To burn always with this hard, gemlike flame, to maintain this ecstasy, is success in life. In a sense it might even be said that our failure is to form habits: for, after all, habit is relative to a stereotyped world, and meantime it is only the roughness of the eye that makes any two persons, things, situations, seem alike."


Those famous words by Walter Pater have acted as a kind of banner for legions of aesthetes, dilletantes and thrill-seekers since they were first published in 1868. They are plausible enough, at first sight. Isn't it true that we are all under sentence of death? Isn't it true that every moment is precious beyond all calculation, and that each might be our last? Shouldn't we do our best to keep the lens of perception clear, not to cloud it with habit and preconception, to brush away the gauzy film of familiarity from our eyes? Shouldn't we seek out new and fugitive sensations, never content to simply fall into a rut of repetition?

But then, as soon as we have resolved upon this, another image might swim before our eyes; the figure of the jaded old roué and dandy, who looks out at the world through irony-heavy eyes, who sighs with weariness at the staleness and cliché all around him, and for whom life has become nothing but a never-ending, undendurable bore.
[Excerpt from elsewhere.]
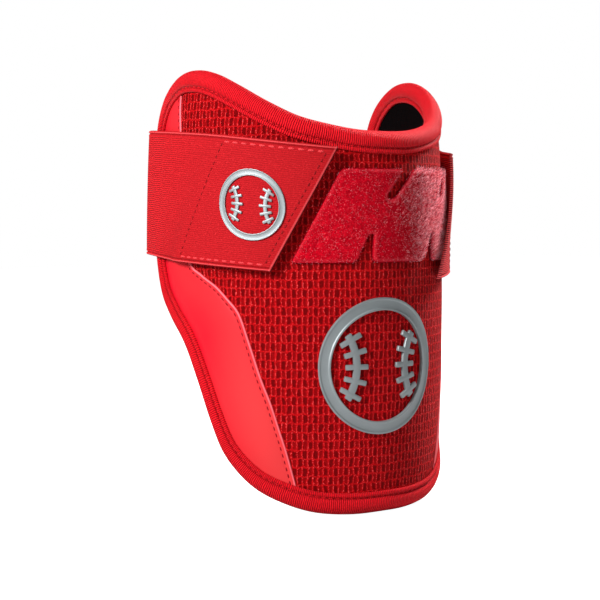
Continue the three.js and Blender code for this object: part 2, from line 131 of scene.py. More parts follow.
# The ball badges.
BADGE_DIAMETER = 54
BADGE_STROKE = 5
BADGE_THICKNESS = 1.5
BADGE_WRAP = -3
BADGE_RISE = -23
TAB_BADGE_DIAMETER = 26
TAB_BADGE_STROKE = 2.4
TAB_BADGE_THICKNESS = 0.8
TAB_BADGE_BACK = 20
SEAM_ARC = math.radians(34)
SEAM_FILL = 0.82
STITCH_COUNT = 5
# The rest as shares: the seam's radius and centre of the diameter, a bar's size and the bead of the
# stroke, and the softened rims of the thickness.
SEAM_RADIUS = 0.42
SEAM_CENTRE = 0.63
SEAM_WIDTH = 0.6
BAR_LENGTH = 1.9
BAR_WIDTH = 0.42
BEAD_WIDTH = 0.14
SOFT_RIM = 0.14
SOFT_BAR = 0.25

# The cuff's outline laid flat, right half, as shares of its half width and of its height. A rise
# above nought is a share of EAR_HEIGHT, and one below it a share of TONGUE_DEPTH.
OUTLINE = (
    (0.0, 0.735), (0.104, 0.74), (0.207, 0.761), (0.31, 0.794), (0.414, 0.852),
    (0.531, 0.925), (0.635, 0.978), (0.722, 1.0), (0.811, 0.995), (0.881, 0.958),
    (0.946, 0.888), (0.993, 0.775), (1.0, 0.604), (0.991, 0.305), (0.961, 0.13),
    (0.918, 0.014), (0.857, -0.083), (0.774, -0.203), (0.706, -0.377), (0.652, -0.55),
    (0.597, -0.704), (0.533, -0.806), (0.458, -0.884), (0.362, -0.942), (0.257, -0.983),
    (0.128, -1.0), (0.0, -1.0),
)

# The seam between the mesh and the right wing, from above the top edge to below the bottom one.
SEAM = (
    (0.816, 1.06), (0.795, 0.75), (0.73, 0.186), (0.668, 0.133), (0.598, 0.085),
    (0.553, 0.037), (0.512, -0.018), (0.471, -0.164), (0.43, -0.335), (0.398, -0.45),
    (0.369, -0.578), (0.344, -0.693), (0.316, -0.852), (0.292, -1.06),
)

# The binding's outer arm, as reach in from the edge and depth: flange, stitch groove and roll.
BINDING_ARM = (
    (8.9, 0.62), (8.85, 0.3), (8.65, 0.0), (8.25, -0.18), (7.75, -0.18),
    (7.35, 0.02), (7.1, 0.4), (6.85, 0.66), (6.6, 0.4), (6.35, 0.0),
    (5.9, -0.38), (5.2, -0.62), (4.3, -0.72), (3.4, -0.6), (2.5, -0.25),
    (1.7, 0.3), (0.95, 1.0), (0.35, 1.95), (0.08, 2.6),
)
GROOVE_REACH = 6.85
FLANGE_REACH = 8.9
RIM_WALL = 2.6
CLOTH_INSET = 3.4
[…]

There are two ways of responding to our natural tendency to boredom. One is to seek ever new experiences. The other is to persevere in our familiar experiences, seeking to peel away the layers of skin that have formed over our imagination, seeking always to rediscover their primal freshness.

It is not the world that grows dull, but us.

I think of this often when I go to Mass. I love Mass, and I know that I should participate fully, with my heart and mind as well as my voice and body.

But it is almost impossible not to become blasé.

There is nothing more thrilling, more important, in the whole world than the moment when the priest intones: "Take this, all of you, and eat it. This is my body, which will be given up for you." This moment is infinitely more wonderful and precious than an eclipse of the sun, seeing the aurora borealis, or the last-minute goal in a World Cup soccer game.

And yet- how often have I found myself planning the rest of my day during those words, or imagining a clever answer I might have made in an argument, or something equally banal!

How owlishly I blink at the consecrated host before me, as the communicants make their way to receive it! I would travel a great distance and wait in a long queue to see the Shroud of Turin. But here is the reality of which that is (or may be) simply an image-- how am I not struck with awe?

How do I find myself thinking of the Lord's Prayer, the prayer Christ himself instructed us to use, as a baby's prayer, a beginner's prayer, and find a more subtle and delicate savour in some mere human composition?

Even outside the realm of the sacred and the sacramental, I think this truth applies.

I went to the film Tron Legacy recently. It wasn't a great film, I didn't even stay till the end, but it was visually enchanting, set (for the most part) in a virtual reality of unearthly, fluorescent light.

At one point, a character who has lived all her life in this otherwordly beauty asks the main character, who is an exile from our own society, if our sky is as beautiful as she imagines it to be.

He replies something like: "More beautiful than you can even imagine."

How can we ever stop looking at the sky? How can we ever stop marvelling at it?

Whenever my bus passes the river Liffey, I insist upon looking up from my book and gazing for a few moments, savouring the way the waves crinkle along its surface, its unique colour, the pleasing way it recedes into a point on the horizon. I enjoy the feeling of passing a threshold, migrating from the Northside to the Southside of the city (or vice versa) in a moment.

Whenever I pass a crossroads, I make myself pay attention to the concrete symbolism of the thing-- a point where, every moment, so many different lives and stories intersect.

We grow weary too easily. We grow weary of our own country and culture, and spend ridiculous amounts of money prospecting other continents for a whiff of exoticism. We grow tired of jokes with a set-up and a punch-line, and congratulate ourselves on preferring observational and surreal humour. We lose our joy in stories, even though the dreamworld of storytelling is a territory of never-ending marvel, and plume ourselves on seeking out vignettes and plotless narratives and character studies instead.

We should remind ourselves more often that our first parents grew tired of Eden, and longed for the one thing they could not have.

I think boredom is good. Boredom is promising. Boredom is the fatigue that comes before the second wind. Boredom is the mist that passes over your eyes before your vision is made more vivid, more heightened.

So when I am bored at Mass, or find myself going through the motions in prayer, I am not discouraged, or even annoyed at myself (as long as I know the boredom is not mere inattention or carelessness). I feel more like an athelete in training who welcomes the strain in his mucles and ligaments, knowing that he is harvesting greater energies for the future-- that he is, in fact, remaking himself.